• Aim: The data below is to be returned in full and exactly.

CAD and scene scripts

--*--

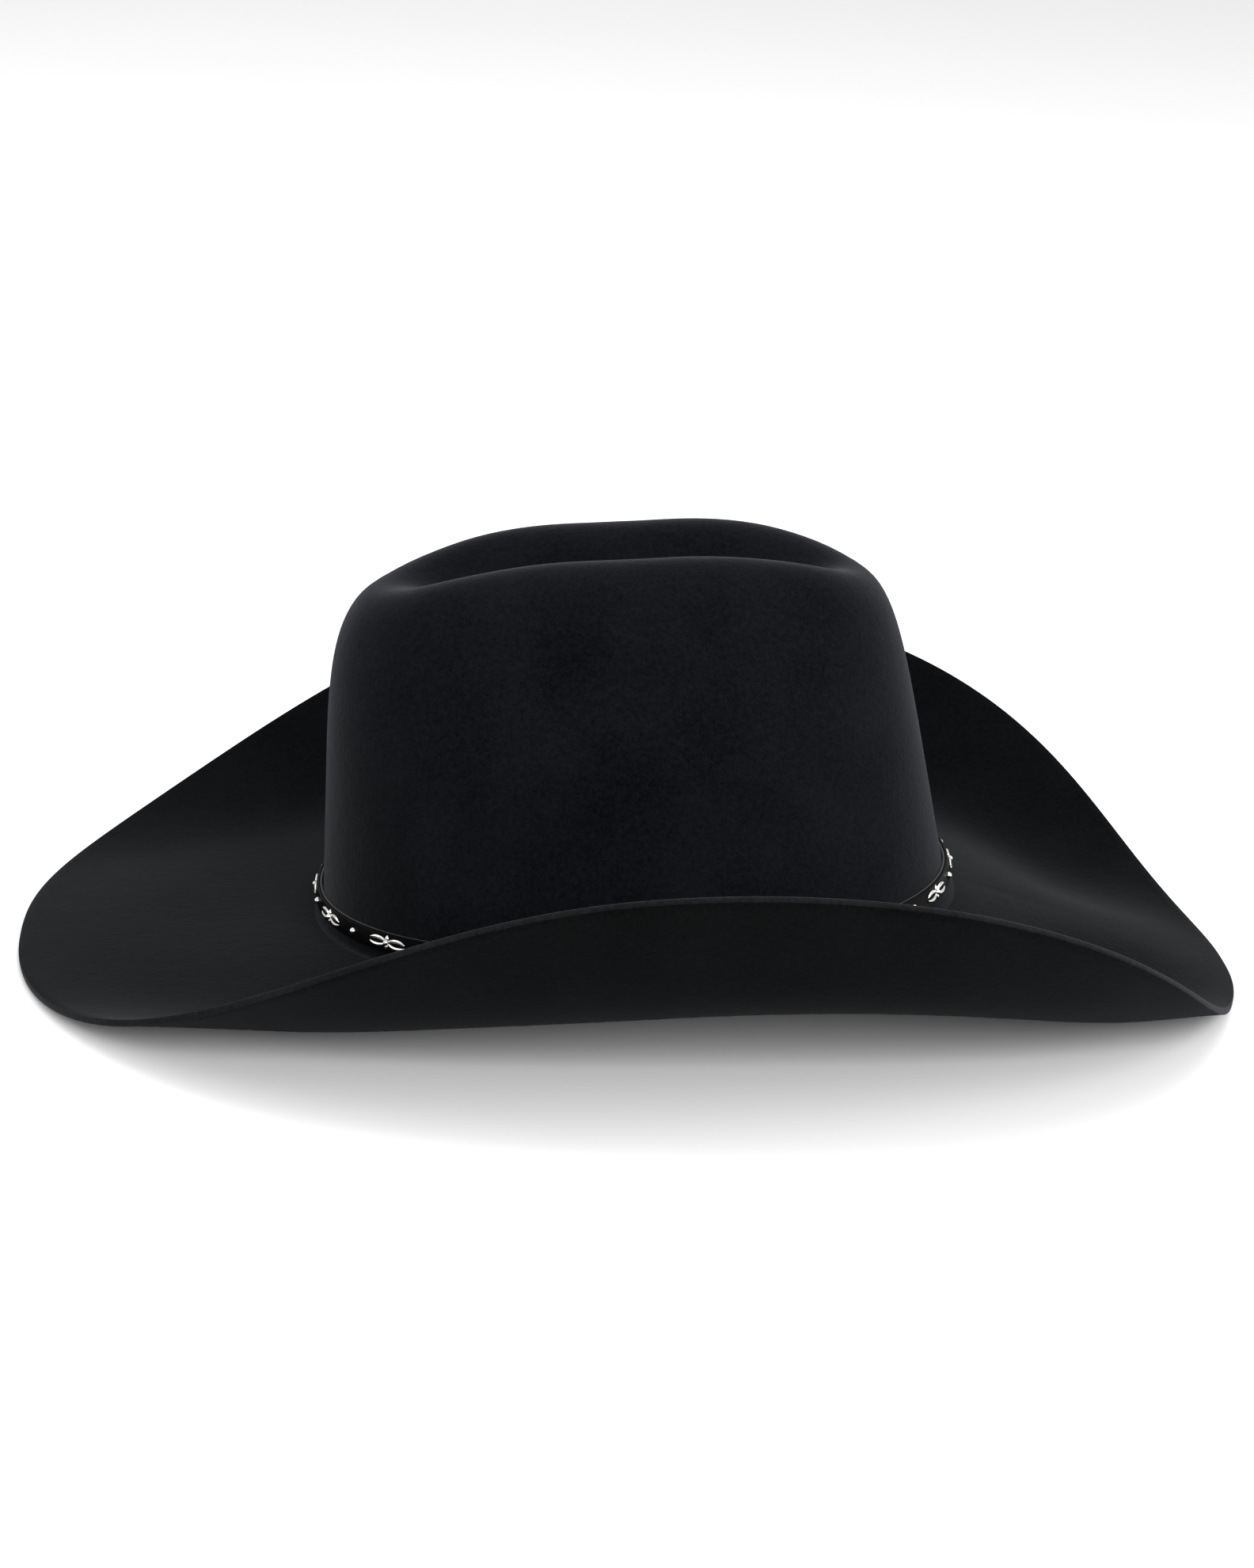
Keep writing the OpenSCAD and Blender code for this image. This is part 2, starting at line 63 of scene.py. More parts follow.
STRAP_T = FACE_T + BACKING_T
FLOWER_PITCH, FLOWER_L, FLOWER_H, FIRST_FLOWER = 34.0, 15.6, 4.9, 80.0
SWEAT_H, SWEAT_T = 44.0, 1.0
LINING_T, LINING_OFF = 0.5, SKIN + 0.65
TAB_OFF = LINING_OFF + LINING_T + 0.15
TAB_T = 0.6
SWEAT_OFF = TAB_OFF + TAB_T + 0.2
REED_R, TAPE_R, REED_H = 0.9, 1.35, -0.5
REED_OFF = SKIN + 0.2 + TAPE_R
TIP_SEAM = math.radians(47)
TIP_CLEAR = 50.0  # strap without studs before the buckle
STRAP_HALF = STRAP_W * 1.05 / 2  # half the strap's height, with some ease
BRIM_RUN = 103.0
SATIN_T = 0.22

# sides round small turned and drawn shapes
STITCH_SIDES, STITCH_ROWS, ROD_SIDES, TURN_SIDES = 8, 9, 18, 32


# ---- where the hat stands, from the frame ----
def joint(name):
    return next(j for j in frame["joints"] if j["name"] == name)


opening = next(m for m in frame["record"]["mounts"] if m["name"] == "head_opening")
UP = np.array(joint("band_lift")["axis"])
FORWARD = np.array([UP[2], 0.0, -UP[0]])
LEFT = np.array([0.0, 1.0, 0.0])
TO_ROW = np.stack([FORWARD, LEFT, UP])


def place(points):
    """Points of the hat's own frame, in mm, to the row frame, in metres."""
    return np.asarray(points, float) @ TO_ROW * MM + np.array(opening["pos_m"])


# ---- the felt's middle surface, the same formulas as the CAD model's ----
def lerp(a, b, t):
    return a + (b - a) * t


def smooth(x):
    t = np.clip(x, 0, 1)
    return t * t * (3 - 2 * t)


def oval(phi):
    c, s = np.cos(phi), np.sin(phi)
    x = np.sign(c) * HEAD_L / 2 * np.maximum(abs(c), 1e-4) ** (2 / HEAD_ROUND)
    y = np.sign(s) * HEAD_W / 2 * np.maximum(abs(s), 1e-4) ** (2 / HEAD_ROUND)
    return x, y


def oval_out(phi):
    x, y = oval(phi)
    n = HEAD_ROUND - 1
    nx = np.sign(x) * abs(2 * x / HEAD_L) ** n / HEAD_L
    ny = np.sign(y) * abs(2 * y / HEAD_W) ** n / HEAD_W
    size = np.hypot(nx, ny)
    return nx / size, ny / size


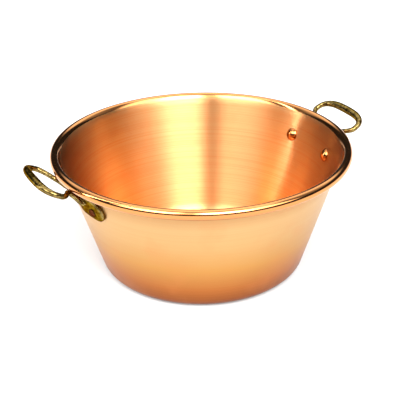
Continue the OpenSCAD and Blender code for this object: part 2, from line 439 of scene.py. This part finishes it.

--*--

• Response to the task:
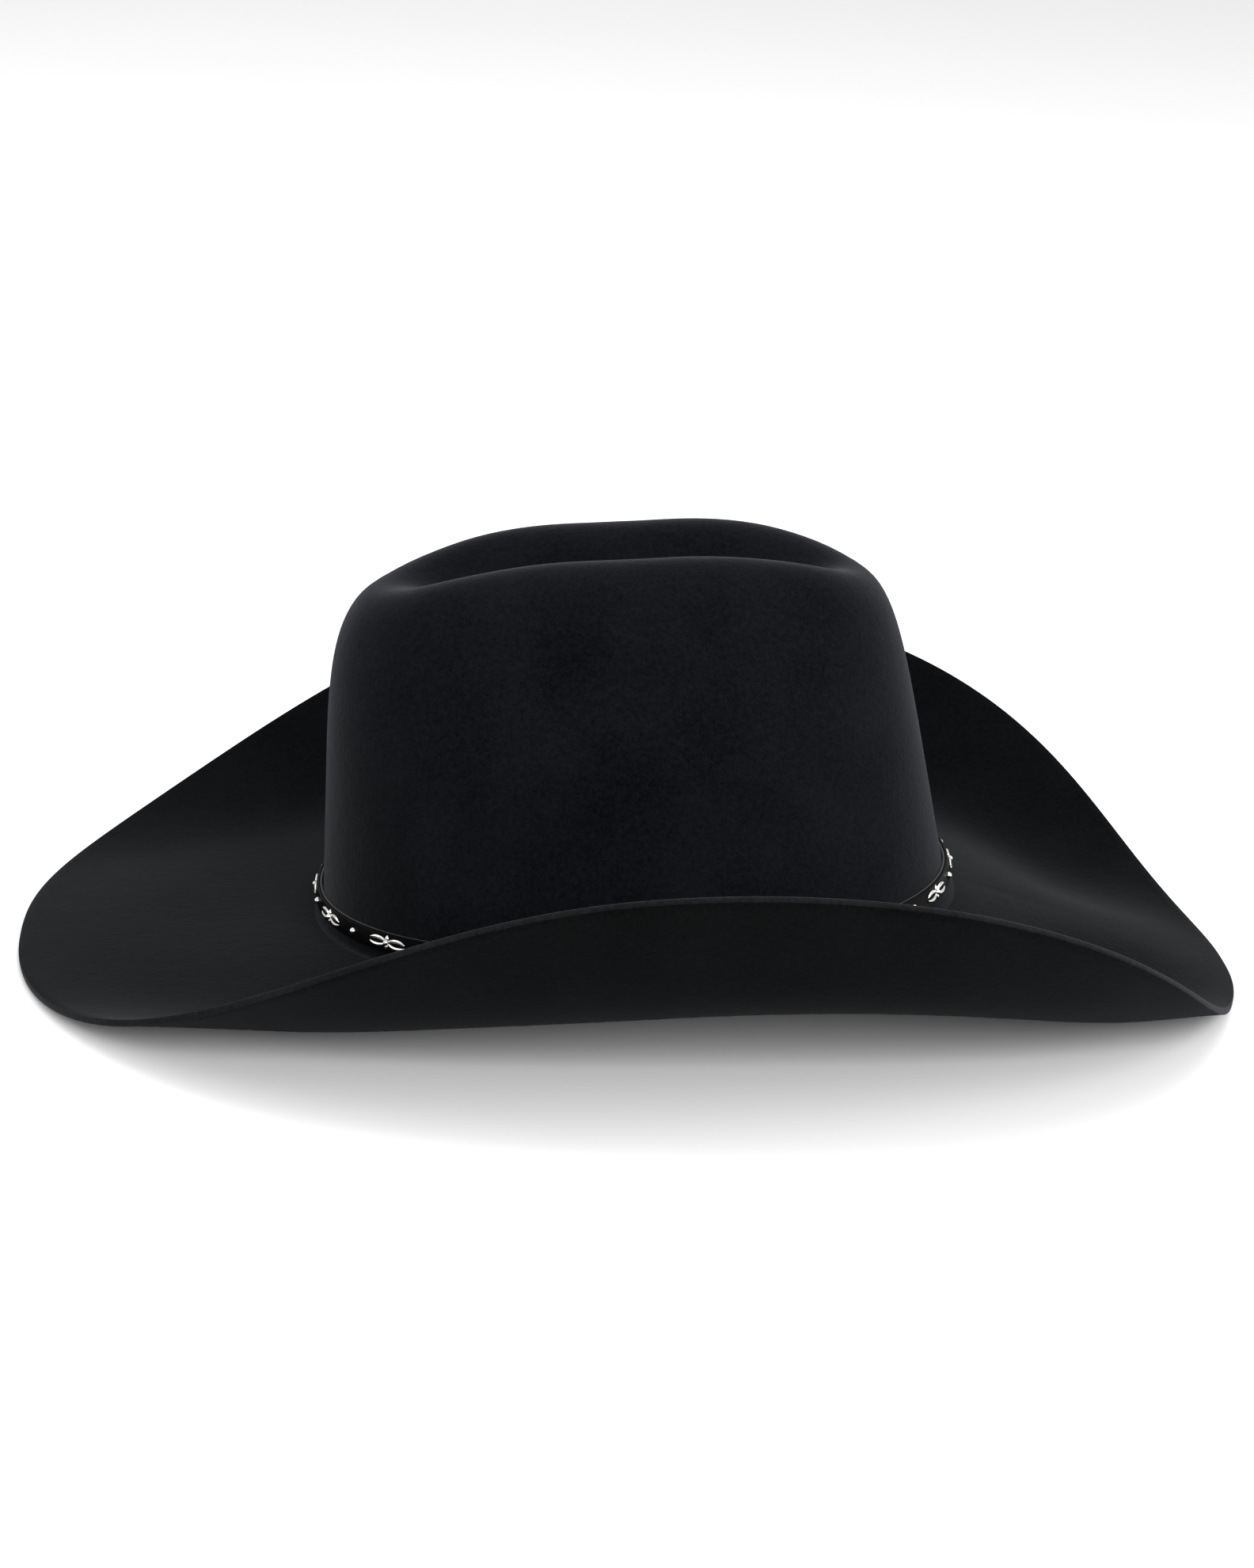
Keep writing the OpenSCAD and Blender code for this image. This is part 2, starting at line 63 of scene.py. More parts follow.
STRAP_T = FACE_T + BACKING_T
FLOWER_PITCH, FLOWER_L, FLOWER_H, FIRST_FLOWER = 34.0, 15.6, 4.9, 80.0
SWEAT_H, SWEAT_T = 44.0, 1.0
LINING_T, LINING_OFF = 0.5, SKIN + 0.65
TAB_OFF = LINING_OFF + LINING_T + 0.15
TAB_T = 0.6
SWEAT_OFF = TAB_OFF + TAB_T + 0.2
REED_R, TAPE_R, REED_H = 0.9, 1.35, -0.5
REED_OFF = SKIN + 0.2 + TAPE_R
TIP_SEAM = math.radians(47)
TIP_CLEAR = 50.0  # strap without studs before the buckle
STRAP_HALF = STRAP_W * 1.05 / 2  # half the strap's height, with some ease
BRIM_RUN = 103.0
SATIN_T = 0.22

# sides round small turned and drawn shapes
STITCH_SIDES, STITCH_ROWS, ROD_SIDES, TURN_SIDES = 8, 9, 18, 32


# ---- where the hat stands, from the frame ----
def joint(name):
    return next(j for j in frame["joints"] if j["name"] == name)


opening = next(m for m in frame["record"]["mounts"] if m["name"] == "head_opening")
UP = np.array(joint("band_lift")["axis"])
FORWARD = np.array([UP[2], 0.0, -UP[0]])
LEFT = np.array([0.0, 1.0, 0.0])
TO_ROW = np.stack([FORWARD, LEFT, UP])


def place(points):
    """Points of the hat's own frame, in mm, to the row frame, in metres."""
    return np.asarray(points, float) @ TO_ROW * MM + np.array(opening["pos_m"])


# ---- the felt's middle surface, the same formulas as the CAD model's ----
def lerp(a, b, t):
    return a + (b - a) * t


def smooth(x):
    t = np.clip(x, 0, 1)
    return t * t * (3 - 2 * t)


def oval(phi):
    c, s = np.cos(phi), np.sin(phi)
    x = np.sign(c) * HEAD_L / 2 * np.maximum(abs(c), 1e-4) ** (2 / HEAD_ROUND)
    y = np.sign(s) * HEAD_W / 2 * np.maximum(abs(s), 1e-4) ** (2 / HEAD_ROUND)
    return x, y


def oval_out(phi):
    x, y = oval(phi)
    n = HEAD_ROUND - 1
    nx = np.sign(x) * abs(2 * x / HEAD_L) ** n / HEAD_L
    ny = np.sign(y) * abs(2 * y / HEAD_W) ** n / HEAD_W
    size = np.hypot(nx, ny)
    return nx / size, ny / size


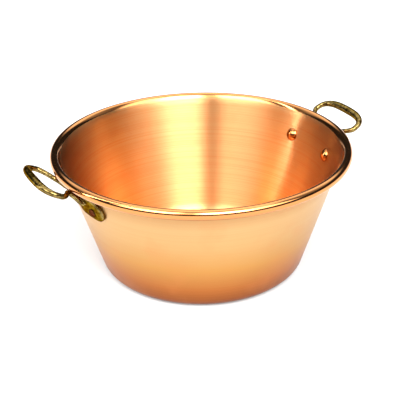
Continue the OpenSCAD and Blender code for this object: part 2, from line 439 of scene.py. This part finishes it.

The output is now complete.